[Begin Source excerpt]
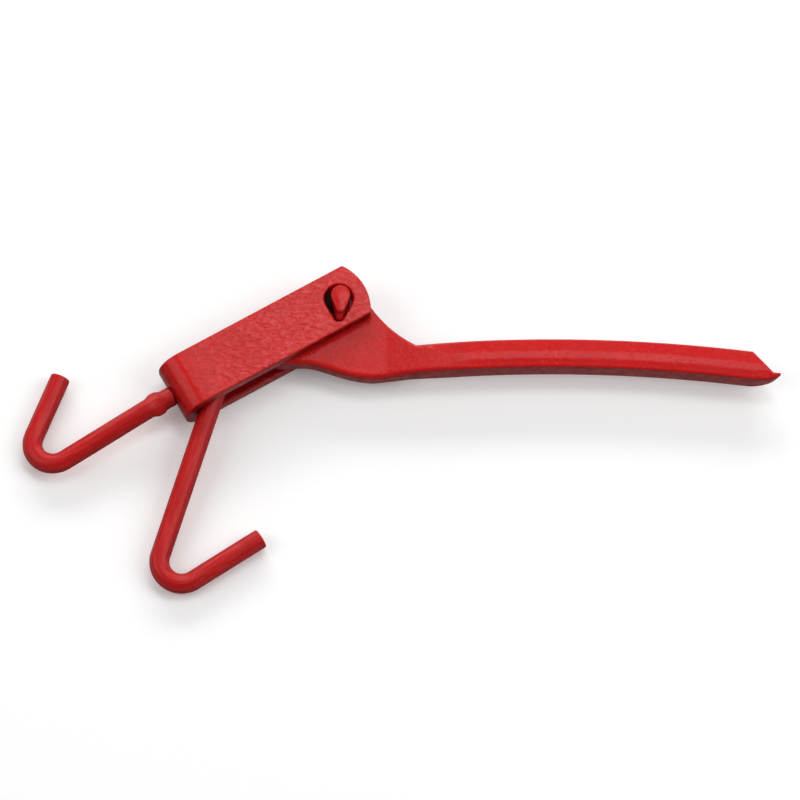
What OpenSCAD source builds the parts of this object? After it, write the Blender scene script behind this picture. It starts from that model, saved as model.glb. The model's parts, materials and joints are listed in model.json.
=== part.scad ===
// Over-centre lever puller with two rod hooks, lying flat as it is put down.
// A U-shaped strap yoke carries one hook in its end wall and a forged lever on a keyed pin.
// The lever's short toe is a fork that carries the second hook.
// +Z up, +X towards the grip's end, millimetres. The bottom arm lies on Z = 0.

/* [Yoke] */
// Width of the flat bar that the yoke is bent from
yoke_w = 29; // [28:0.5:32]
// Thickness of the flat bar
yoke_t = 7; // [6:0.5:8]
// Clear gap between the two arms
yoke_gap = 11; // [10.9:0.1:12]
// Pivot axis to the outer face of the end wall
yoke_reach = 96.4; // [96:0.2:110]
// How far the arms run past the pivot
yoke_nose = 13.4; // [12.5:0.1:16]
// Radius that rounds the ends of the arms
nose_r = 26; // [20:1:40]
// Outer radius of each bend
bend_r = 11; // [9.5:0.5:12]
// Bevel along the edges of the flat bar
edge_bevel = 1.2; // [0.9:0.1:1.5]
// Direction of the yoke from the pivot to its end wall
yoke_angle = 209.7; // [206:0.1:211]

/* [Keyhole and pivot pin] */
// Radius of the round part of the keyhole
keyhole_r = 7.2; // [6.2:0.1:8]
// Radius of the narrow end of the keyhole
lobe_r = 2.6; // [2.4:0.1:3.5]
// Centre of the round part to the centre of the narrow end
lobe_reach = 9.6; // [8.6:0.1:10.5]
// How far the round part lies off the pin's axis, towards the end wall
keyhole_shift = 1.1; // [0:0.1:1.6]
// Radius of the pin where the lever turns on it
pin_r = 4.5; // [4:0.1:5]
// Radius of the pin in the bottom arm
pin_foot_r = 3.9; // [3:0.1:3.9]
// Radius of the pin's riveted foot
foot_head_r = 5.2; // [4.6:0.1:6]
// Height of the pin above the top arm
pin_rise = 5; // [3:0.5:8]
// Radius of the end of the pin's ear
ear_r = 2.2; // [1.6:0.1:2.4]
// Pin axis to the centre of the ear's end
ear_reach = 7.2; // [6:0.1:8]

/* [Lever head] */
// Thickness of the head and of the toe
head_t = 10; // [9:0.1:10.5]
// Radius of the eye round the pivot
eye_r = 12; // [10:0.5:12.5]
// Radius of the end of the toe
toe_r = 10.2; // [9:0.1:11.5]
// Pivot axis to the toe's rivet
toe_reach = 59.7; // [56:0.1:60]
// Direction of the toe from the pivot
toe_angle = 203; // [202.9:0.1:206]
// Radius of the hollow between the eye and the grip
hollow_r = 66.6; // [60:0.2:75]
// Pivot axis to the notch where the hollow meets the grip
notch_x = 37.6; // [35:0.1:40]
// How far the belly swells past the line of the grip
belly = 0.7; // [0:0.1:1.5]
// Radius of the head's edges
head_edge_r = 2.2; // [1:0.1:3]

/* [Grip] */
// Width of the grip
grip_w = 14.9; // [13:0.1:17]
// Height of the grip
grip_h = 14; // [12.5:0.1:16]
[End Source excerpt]
**Directions:**
Return the listing above word for word.

**Solution for this problem:**
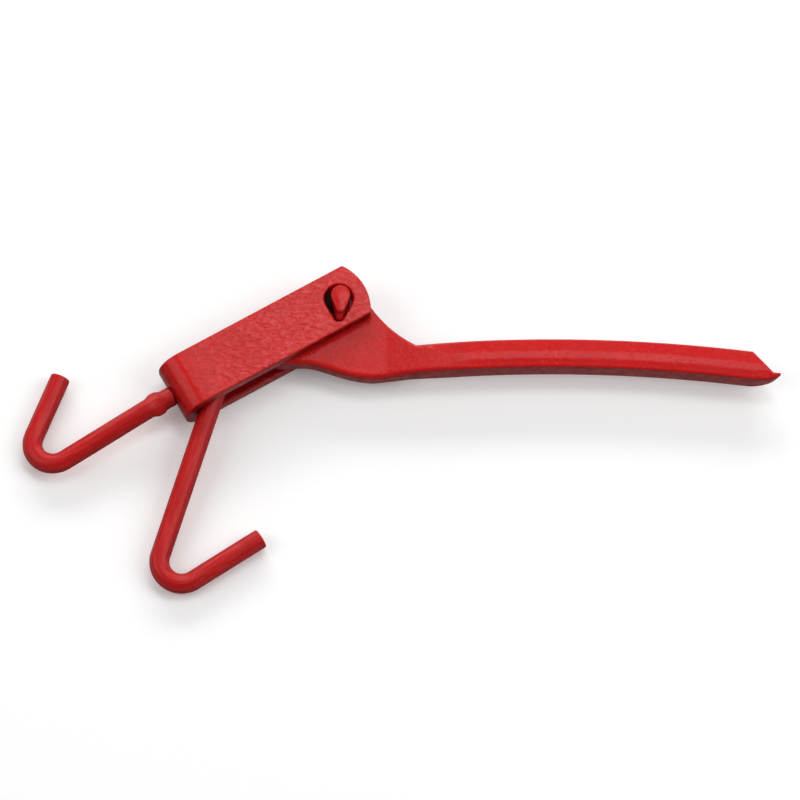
What OpenSCAD source builds the parts of this object? After it, write the Blender scene script behind this picture. It starts from that model, saved as model.glb. The model's parts, materials and joints are listed in model.json.
=== part.scad ===
// Over-centre lever puller with two rod hooks, lying flat as it is put down.
// A U-shaped strap yoke carries one hook in its end wall and a forged lever on a keyed pin.
// The lever's short toe is a fork that carries the second hook.
// +Z up, +X towards the grip's end, millimetres. The bottom arm lies on Z = 0.

/* [Yoke] */
// Width of the flat bar that the yoke is bent from
yoke_w = 29; // [28:0.5:32]
// Thickness of the flat bar
yoke_t = 7; // [6:0.5:8]
// Clear gap between the two arms
yoke_gap = 11; // [10.9:0.1:12]
// Pivot axis to the outer face of the end wall
yoke_reach = 96.4; // [96:0.2:110]
// How far the arms run past the pivot
yoke_nose = 13.4; // [12.5:0.1:16]
// Radius that rounds the ends of the arms
nose_r = 26; // [20:1:40]
// Outer radius of each bend
bend_r = 11; // [9.5:0.5:12]
// Bevel along the edges of the flat bar
edge_bevel = 1.2; // [0.9:0.1:1.5]
// Direction of the yoke from the pivot to its end wall
yoke_angle = 209.7; // [206:0.1:211]

/* [Keyhole and pivot pin] */
// Radius of the round part of the keyhole
keyhole_r = 7.2; // [6.2:0.1:8]
// Radius of the narrow end of the keyhole
lobe_r = 2.6; // [2.4:0.1:3.5]
// Centre of the round part to the centre of the narrow end
lobe_reach = 9.6; // [8.6:0.1:10.5]
// How far the round part lies off the pin's axis, towards the end wall
keyhole_shift = 1.1; // [0:0.1:1.6]
// Radius of the pin where the lever turns on it
pin_r = 4.5; // [4:0.1:5]
// Radius of the pin in the bottom arm
pin_foot_r = 3.9; // [3:0.1:3.9]
// Radius of the pin's riveted foot
foot_head_r = 5.2; // [4.6:0.1:6]
// Height of the pin above the top arm
pin_rise = 5; // [3:0.5:8]
// Radius of the end of the pin's ear
ear_r = 2.2; // [1.6:0.1:2.4]
// Pin axis to the centre of the ear's end
ear_reach = 7.2; // [6:0.1:8]

/* [Lever head] */
// Thickness of the head and of the toe
head_t = 10; // [9:0.1:10.5]
// Radius of the eye round the pivot
eye_r = 12; // [10:0.5:12.5]
// Radius of the end of the toe
toe_r = 10.2; // [9:0.1:11.5]
// Pivot axis to the toe's rivet
toe_reach = 59.7; // [56:0.1:60]
// Direction of the toe from the pivot
toe_angle = 203; // [202.9:0.1:206]
// Radius of the hollow between the eye and the grip
hollow_r = 66.6; // [60:0.2:75]
// Pivot axis to the notch where the hollow meets the grip
notch_x = 37.6; // [35:0.1:40]
// How far the belly swells past the line of the grip
belly = 0.7; // [0:0.1:1.5]
// Radius of the head's edges
head_edge_r = 2.2; // [1:0.1:3]

/* [Grip] */
// Width of the grip
grip_w = 14.9; // [13:0.1:17]
// Height of the grip
grip_h = 14; // [12.5:0.1:16]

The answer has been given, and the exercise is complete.